The game went for the full seven turns, but sadly Tyler had used up all his bad luck early in the game; with his few surviving models in solid cover, and the sole surviving terminator blocked from view of most of my remaining forces, I just could not force enough saves to kill anyone else off. I also managed to forget to Look Out, Sir! a wound onto my captain from the sergeant of the assault squad, something that would have had no impact on the captain but finished off the last surviving assault Marine, offering up another kill point. At the end of the game I actually had a fair fighting force still on the board, while Tyler had four one-man kill points walking; the lone terminator, the last remaining tactical, Azrael and Ezekiel, both of them down to 1 wound. But almost doesn't count, so as far as the final tally was concerned it was five kill points and First Blood for me, and seven kill points and Slay the Warlord for him.

More than anything, what I'm going to take from this game is the danger of switching flyers to hover. With so little ranged anti-armour, my Stormraven would have been invincible if I'd just kept it moving; sacrificing a turn of shooting, even by flying off the board and then coming back next turn, would have left me with two more AP2 shots, twin-linked at BS4 no less, for three more turns of the battle.

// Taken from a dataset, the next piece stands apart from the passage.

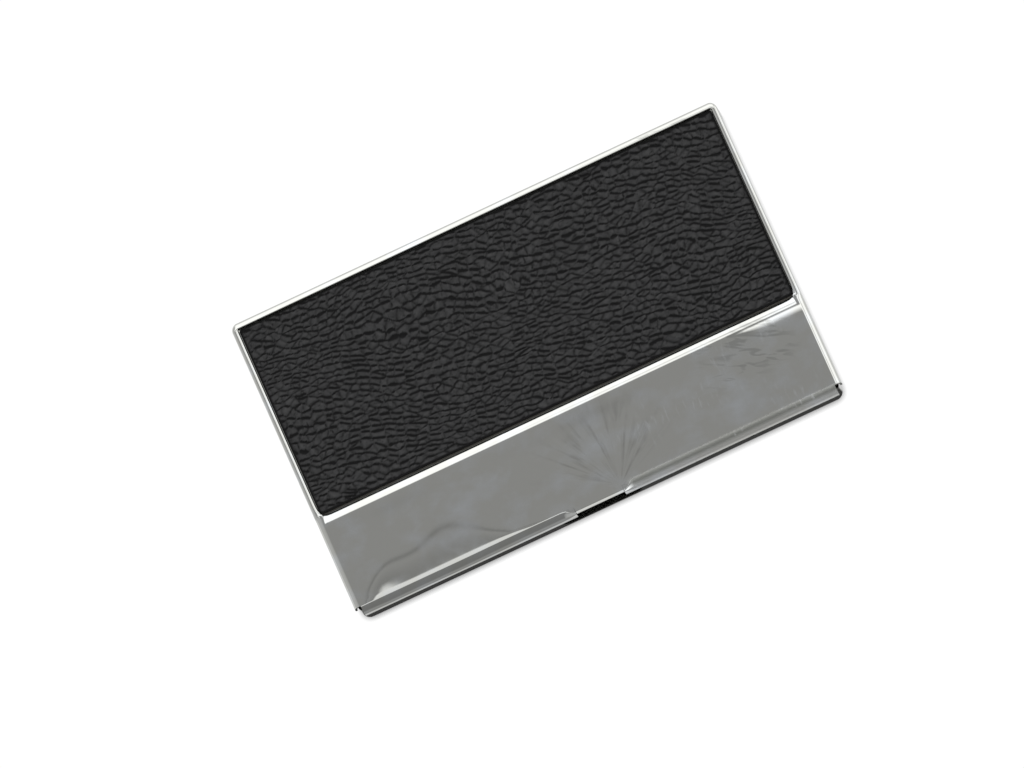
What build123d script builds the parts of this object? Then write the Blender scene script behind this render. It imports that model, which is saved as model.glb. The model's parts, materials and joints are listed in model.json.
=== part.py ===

Given how slim Tyler's margin of survival was, forcing those extra saves would almost certainly have driven him over. Even trading the survival of the Stormraven for killing just one more model, anywhere, would have swung the game to a tie. Instead, my inexperience with the units led me to expose it to incredible danger, and unsurprisingly Tyler seized on the opportunity to score an otherwise-impossible kill point.